> [Job]
Below are some records. Reproduce them exactly from their first line through the line with "outer_foot_r = 0.18; // [0.1:0.01:0.22]", inclusive.

> [Supplied data]
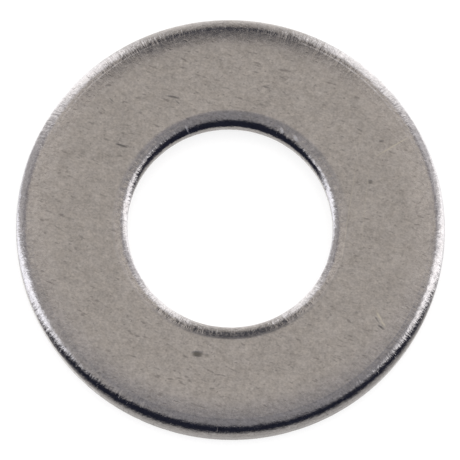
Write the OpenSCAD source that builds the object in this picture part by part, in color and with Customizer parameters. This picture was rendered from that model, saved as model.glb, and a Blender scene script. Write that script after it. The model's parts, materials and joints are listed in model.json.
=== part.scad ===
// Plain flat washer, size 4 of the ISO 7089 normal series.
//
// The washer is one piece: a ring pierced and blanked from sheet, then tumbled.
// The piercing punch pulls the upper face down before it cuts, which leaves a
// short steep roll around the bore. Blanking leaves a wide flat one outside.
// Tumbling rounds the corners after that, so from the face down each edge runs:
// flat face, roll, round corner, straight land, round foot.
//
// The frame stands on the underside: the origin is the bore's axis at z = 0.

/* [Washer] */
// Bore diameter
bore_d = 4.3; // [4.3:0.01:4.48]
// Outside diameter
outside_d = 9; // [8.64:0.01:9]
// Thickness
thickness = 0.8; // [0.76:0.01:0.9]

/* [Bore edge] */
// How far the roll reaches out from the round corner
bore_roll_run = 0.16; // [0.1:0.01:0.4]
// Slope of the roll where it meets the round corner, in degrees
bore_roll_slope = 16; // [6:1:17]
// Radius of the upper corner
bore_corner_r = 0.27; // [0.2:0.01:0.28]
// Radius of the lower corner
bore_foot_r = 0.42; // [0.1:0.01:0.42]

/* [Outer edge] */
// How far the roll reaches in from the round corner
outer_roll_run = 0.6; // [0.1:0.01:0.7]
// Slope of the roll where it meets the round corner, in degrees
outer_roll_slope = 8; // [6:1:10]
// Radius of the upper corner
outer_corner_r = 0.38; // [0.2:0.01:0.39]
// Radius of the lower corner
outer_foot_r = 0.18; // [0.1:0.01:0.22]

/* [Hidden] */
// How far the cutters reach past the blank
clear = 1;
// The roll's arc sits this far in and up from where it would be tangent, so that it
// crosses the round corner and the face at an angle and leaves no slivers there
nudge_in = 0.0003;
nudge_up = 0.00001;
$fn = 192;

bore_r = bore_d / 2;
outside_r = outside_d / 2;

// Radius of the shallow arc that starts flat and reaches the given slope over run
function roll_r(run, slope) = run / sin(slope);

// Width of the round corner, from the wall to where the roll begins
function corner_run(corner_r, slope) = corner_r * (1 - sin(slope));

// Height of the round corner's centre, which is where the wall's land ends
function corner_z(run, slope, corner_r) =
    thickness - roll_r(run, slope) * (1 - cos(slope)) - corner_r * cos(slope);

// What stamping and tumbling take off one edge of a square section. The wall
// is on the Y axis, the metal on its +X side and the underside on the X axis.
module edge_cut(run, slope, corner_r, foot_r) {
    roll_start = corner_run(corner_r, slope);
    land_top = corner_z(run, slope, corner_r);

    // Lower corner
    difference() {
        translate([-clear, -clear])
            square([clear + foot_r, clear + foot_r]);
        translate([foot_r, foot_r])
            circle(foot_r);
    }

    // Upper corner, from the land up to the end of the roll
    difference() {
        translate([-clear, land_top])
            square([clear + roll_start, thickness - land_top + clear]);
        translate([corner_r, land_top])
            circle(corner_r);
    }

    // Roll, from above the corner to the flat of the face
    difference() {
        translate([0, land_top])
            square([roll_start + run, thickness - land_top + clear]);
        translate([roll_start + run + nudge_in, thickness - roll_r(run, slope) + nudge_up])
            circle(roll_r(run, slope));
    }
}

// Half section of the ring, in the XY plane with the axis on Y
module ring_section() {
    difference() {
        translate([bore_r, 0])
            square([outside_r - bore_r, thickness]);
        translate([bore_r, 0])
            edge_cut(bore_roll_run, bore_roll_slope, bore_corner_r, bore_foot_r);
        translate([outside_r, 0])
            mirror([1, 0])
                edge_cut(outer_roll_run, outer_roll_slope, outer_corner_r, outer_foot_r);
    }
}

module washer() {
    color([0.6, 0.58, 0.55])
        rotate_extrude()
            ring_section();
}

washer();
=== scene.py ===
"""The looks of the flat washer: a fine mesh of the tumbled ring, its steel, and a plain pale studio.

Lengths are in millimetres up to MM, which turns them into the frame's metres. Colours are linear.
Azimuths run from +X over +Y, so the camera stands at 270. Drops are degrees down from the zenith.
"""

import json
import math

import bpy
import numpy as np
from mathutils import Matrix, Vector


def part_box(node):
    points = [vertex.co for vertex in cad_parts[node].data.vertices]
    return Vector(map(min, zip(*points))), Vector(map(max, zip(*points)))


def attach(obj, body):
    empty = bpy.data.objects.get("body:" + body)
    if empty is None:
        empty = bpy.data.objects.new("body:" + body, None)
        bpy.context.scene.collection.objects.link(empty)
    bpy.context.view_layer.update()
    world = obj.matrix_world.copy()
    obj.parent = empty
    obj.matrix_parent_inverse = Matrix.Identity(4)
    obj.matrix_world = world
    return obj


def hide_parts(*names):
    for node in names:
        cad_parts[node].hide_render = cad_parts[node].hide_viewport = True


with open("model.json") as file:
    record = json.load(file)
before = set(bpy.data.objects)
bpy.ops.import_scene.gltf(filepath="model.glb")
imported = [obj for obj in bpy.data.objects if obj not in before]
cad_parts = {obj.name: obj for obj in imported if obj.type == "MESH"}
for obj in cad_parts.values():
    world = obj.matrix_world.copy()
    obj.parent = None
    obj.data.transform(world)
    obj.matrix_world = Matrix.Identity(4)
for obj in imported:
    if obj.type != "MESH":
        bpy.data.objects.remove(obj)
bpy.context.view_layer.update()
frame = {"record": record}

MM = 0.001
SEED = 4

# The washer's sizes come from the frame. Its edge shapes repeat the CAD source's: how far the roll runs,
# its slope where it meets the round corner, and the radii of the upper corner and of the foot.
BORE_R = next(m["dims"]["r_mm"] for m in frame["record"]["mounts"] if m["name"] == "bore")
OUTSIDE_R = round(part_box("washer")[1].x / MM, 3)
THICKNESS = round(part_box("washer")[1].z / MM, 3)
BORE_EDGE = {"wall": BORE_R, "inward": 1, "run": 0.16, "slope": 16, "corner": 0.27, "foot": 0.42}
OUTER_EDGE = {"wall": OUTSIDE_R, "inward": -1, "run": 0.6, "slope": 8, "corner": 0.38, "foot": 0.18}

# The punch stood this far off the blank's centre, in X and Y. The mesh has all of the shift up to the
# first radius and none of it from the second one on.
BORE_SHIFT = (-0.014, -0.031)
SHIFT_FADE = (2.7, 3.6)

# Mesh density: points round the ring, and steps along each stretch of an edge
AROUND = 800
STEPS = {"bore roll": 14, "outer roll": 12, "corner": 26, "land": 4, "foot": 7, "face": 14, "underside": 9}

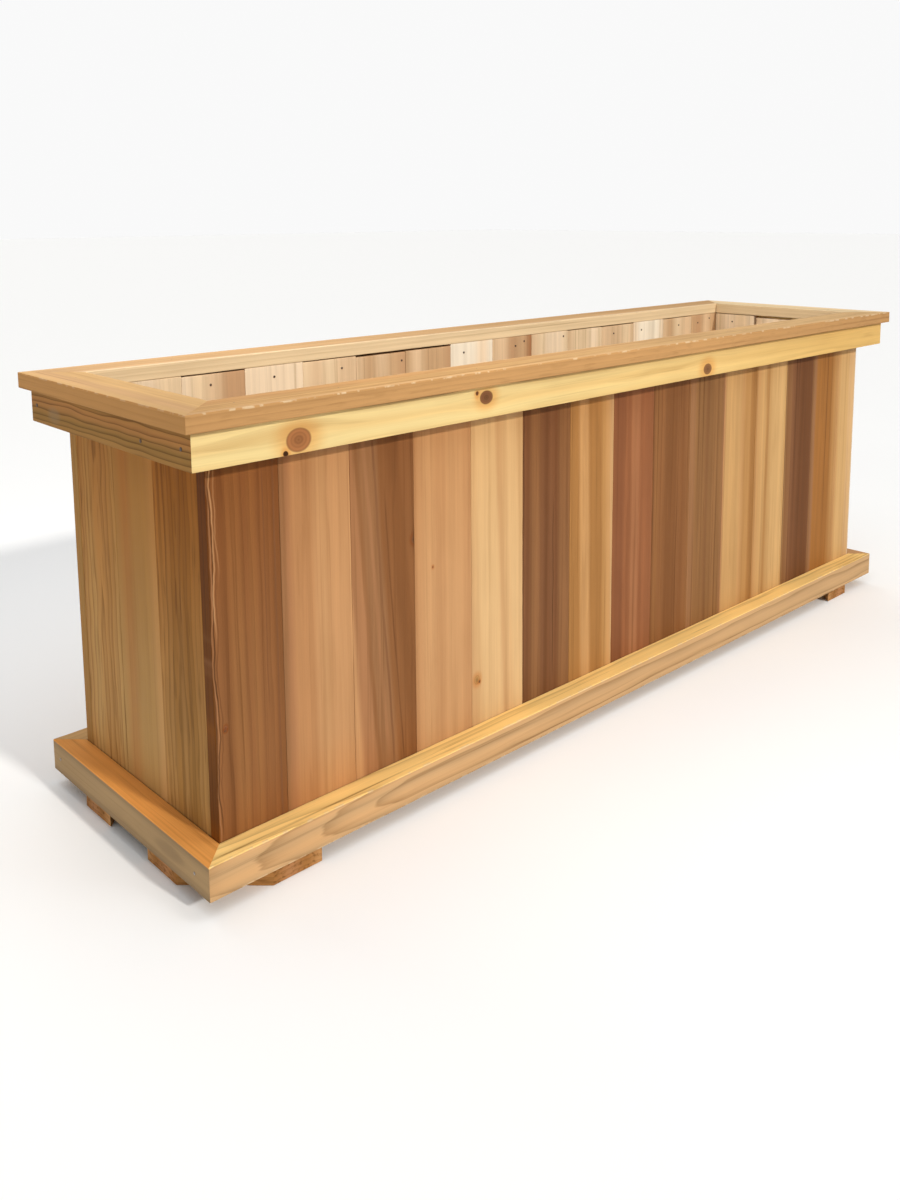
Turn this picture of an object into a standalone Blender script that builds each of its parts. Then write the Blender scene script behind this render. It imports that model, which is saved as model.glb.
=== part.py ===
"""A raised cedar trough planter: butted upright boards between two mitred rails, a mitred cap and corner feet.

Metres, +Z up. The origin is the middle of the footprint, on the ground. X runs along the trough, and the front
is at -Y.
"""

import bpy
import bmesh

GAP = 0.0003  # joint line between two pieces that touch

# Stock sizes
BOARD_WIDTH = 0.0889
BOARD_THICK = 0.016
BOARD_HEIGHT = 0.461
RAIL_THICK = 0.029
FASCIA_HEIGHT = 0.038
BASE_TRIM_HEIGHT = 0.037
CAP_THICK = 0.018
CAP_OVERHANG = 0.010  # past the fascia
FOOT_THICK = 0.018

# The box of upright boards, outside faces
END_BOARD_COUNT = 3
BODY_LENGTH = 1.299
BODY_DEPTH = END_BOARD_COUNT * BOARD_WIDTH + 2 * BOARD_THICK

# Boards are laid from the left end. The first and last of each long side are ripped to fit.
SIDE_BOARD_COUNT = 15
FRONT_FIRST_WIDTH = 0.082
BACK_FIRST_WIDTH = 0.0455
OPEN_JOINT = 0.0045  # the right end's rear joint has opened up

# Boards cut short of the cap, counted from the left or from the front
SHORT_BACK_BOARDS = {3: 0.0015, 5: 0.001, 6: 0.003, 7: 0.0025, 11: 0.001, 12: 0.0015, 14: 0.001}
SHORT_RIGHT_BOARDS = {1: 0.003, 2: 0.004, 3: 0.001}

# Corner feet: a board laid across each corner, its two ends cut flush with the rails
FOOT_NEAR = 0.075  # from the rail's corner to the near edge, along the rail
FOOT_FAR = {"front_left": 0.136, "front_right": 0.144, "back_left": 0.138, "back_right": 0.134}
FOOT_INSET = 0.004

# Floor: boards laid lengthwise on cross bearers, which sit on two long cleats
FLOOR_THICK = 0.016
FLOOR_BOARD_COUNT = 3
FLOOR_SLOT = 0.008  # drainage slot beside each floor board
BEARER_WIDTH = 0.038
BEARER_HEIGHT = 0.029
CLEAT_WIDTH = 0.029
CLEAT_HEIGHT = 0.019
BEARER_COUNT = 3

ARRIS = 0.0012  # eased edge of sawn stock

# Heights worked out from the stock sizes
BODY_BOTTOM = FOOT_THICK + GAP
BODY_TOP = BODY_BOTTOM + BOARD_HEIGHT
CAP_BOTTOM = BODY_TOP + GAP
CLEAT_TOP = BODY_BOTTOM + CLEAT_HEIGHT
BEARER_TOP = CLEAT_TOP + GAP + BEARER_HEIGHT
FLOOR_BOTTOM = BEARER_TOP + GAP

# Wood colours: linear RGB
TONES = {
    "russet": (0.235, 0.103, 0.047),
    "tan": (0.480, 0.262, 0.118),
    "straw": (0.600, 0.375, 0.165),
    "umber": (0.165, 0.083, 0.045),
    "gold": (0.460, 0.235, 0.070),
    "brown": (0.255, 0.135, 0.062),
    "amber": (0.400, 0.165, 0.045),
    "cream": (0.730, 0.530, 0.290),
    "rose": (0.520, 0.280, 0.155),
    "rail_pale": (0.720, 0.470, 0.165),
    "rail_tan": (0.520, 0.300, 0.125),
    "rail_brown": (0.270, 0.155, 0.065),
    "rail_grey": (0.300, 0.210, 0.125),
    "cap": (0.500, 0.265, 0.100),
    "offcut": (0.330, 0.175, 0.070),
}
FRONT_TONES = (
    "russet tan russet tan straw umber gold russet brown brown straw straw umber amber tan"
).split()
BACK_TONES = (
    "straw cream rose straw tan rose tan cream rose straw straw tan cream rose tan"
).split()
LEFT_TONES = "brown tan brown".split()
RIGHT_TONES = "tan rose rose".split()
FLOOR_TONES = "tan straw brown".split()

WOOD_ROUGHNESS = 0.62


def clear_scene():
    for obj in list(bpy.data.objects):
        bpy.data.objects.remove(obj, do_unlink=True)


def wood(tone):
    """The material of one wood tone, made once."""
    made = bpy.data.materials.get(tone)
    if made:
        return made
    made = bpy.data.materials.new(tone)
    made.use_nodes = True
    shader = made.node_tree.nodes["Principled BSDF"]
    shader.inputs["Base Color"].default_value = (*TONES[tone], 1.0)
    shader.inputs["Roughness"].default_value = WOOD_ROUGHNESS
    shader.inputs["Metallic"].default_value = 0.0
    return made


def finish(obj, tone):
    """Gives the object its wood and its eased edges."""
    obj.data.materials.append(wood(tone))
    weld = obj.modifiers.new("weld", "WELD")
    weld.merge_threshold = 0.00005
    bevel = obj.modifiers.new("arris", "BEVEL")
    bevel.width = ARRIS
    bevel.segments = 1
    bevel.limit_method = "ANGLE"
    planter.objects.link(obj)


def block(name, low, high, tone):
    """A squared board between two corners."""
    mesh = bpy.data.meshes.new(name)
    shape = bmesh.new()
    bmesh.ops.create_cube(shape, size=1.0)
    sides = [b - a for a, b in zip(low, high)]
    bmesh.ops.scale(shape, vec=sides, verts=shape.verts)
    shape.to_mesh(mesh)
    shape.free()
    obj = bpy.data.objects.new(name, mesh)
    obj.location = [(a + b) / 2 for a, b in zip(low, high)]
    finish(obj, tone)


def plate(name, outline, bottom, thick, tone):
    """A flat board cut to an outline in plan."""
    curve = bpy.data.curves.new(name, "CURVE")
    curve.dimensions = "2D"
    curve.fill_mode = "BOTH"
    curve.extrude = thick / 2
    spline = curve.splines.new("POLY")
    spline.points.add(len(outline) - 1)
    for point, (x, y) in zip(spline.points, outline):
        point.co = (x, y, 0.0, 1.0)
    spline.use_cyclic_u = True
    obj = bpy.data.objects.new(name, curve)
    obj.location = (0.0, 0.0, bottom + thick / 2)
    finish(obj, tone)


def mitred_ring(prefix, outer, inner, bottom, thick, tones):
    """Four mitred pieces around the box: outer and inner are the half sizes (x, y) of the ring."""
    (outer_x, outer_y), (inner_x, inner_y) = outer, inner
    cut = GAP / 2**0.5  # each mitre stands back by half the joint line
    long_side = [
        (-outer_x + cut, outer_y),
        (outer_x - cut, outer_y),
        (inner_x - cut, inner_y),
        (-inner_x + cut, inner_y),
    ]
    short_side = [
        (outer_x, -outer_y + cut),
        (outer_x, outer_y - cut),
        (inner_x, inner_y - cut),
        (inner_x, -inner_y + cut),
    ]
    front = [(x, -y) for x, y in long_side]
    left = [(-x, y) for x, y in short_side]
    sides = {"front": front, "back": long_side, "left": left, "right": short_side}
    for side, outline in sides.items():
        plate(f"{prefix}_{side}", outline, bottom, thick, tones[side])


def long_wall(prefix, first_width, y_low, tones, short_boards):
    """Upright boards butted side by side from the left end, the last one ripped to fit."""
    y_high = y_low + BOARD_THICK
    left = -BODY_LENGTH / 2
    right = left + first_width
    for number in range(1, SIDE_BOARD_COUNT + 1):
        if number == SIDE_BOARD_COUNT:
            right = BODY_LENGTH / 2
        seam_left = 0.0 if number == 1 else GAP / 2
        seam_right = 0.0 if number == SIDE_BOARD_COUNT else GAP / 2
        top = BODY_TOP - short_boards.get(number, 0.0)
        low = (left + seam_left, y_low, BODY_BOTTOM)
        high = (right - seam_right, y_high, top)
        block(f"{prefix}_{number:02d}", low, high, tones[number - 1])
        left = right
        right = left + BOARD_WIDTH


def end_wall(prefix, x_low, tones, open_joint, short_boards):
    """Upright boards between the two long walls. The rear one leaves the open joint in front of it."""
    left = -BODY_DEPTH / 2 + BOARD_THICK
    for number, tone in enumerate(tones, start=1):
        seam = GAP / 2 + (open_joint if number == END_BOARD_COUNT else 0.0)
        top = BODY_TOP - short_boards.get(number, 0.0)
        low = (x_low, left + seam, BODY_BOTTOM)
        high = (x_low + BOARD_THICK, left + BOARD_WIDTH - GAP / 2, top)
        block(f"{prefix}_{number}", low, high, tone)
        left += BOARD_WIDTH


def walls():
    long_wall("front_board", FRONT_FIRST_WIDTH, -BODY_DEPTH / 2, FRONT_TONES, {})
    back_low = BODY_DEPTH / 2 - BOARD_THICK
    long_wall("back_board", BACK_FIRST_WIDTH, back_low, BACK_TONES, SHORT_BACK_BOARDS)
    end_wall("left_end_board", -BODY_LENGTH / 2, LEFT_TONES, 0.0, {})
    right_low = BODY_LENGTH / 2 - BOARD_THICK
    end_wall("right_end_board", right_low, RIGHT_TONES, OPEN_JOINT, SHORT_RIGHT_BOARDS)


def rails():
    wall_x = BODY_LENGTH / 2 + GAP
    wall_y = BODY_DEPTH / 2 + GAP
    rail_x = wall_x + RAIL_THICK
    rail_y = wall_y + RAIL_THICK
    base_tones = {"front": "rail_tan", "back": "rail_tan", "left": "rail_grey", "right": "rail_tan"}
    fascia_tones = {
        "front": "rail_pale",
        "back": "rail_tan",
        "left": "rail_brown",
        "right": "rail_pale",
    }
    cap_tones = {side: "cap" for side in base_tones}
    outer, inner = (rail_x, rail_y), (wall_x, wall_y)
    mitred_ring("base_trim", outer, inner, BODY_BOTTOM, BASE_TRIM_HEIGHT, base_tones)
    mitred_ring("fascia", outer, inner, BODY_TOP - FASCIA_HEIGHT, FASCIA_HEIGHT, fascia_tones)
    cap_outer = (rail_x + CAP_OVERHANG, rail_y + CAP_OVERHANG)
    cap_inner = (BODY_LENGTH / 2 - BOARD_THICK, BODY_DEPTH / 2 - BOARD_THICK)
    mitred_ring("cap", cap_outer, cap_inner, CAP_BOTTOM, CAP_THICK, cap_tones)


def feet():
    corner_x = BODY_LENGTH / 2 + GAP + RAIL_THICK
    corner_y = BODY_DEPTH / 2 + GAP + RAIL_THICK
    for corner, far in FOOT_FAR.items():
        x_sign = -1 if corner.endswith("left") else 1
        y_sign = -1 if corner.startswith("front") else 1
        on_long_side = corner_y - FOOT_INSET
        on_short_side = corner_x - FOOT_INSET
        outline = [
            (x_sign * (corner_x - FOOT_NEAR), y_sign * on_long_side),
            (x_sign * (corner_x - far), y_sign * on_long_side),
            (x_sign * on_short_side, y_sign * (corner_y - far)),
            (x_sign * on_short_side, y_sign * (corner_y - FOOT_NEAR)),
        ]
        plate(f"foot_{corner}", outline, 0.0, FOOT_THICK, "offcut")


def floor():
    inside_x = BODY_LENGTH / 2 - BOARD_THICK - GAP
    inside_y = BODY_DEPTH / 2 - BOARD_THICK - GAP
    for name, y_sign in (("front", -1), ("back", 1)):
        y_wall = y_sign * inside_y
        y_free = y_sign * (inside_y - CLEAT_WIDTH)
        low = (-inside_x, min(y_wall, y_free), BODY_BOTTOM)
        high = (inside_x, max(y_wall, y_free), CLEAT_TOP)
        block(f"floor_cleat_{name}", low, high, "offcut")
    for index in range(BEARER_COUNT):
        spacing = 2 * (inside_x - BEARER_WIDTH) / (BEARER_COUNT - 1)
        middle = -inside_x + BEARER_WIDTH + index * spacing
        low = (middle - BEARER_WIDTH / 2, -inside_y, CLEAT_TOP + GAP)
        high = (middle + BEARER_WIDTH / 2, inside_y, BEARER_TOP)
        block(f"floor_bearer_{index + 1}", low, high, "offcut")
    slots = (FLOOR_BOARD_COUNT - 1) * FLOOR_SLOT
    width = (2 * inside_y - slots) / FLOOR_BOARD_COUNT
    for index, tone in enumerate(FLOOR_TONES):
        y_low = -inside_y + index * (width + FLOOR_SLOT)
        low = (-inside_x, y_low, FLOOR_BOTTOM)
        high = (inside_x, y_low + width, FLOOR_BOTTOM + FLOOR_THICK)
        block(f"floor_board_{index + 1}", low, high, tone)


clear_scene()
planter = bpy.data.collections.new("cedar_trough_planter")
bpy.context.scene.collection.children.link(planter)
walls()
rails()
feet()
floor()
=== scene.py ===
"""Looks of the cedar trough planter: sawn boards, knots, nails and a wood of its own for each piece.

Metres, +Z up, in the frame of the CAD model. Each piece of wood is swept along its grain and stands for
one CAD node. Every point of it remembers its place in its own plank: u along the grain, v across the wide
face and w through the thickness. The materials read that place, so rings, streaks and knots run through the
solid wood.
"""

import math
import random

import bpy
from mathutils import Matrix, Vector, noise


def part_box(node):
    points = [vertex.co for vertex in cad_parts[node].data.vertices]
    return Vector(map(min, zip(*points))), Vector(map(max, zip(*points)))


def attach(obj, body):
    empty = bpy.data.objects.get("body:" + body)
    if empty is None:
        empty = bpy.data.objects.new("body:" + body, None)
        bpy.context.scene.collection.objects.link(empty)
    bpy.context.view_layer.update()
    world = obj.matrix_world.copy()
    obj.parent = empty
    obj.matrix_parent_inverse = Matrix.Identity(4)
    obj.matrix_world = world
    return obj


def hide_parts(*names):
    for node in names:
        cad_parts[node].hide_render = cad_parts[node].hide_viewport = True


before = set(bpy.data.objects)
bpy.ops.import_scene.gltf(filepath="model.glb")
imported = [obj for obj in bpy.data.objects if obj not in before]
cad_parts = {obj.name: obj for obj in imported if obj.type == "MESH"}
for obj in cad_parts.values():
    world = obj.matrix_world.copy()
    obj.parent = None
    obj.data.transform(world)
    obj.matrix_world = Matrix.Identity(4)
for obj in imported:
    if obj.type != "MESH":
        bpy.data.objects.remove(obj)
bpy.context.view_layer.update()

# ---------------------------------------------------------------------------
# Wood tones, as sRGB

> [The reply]
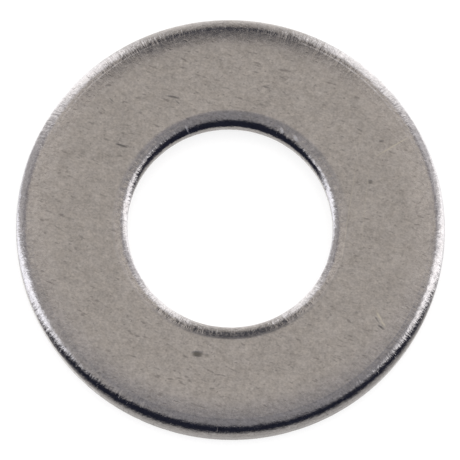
Write the OpenSCAD source that builds the object in this picture part by part, in color and with Customizer parameters. This picture was rendered from that model, saved as model.glb, and a Blender scene script. Write that script after it. The model's parts, materials and joints are listed in model.json.
=== part.scad ===
// Plain flat washer, size 4 of the ISO 7089 normal series.
//
// The washer is one piece: a ring pierced and blanked from sheet, then tumbled.
// The piercing punch pulls the upper face down before it cuts, which leaves a
// short steep roll around the bore. Blanking leaves a wide flat one outside.
// Tumbling rounds the corners after that, so from the face down each edge runs:
// flat face, roll, round corner, straight land, round foot.
//
// The frame stands on the underside: the origin is the bore's axis at z = 0.

/* [Washer] */
// Bore diameter
bore_d = 4.3; // [4.3:0.01:4.48]
// Outside diameter
outside_d = 9; // [8.64:0.01:9]
// Thickness
thickness = 0.8; // [0.76:0.01:0.9]

/* [Bore edge] */
// How far the roll reaches out from the round corner
bore_roll_run = 0.16; // [0.1:0.01:0.4]
// Slope of the roll where it meets the round corner, in degrees
bore_roll_slope = 16; // [6:1:17]
// Radius of the upper corner
bore_corner_r = 0.27; // [0.2:0.01:0.28]
// Radius of the lower corner
bore_foot_r = 0.42; // [0.1:0.01:0.42]

/* [Outer edge] */
// How far the roll reaches in from the round corner
outer_roll_run = 0.6; // [0.1:0.01:0.7]
// Slope of the roll where it meets the round corner, in degrees
outer_roll_slope = 8; // [6:1:10]
// Radius of the upper corner
outer_corner_r = 0.38; // [0.2:0.01:0.39]
// Radius of the lower corner
outer_foot_r = 0.18; // [0.1:0.01:0.22]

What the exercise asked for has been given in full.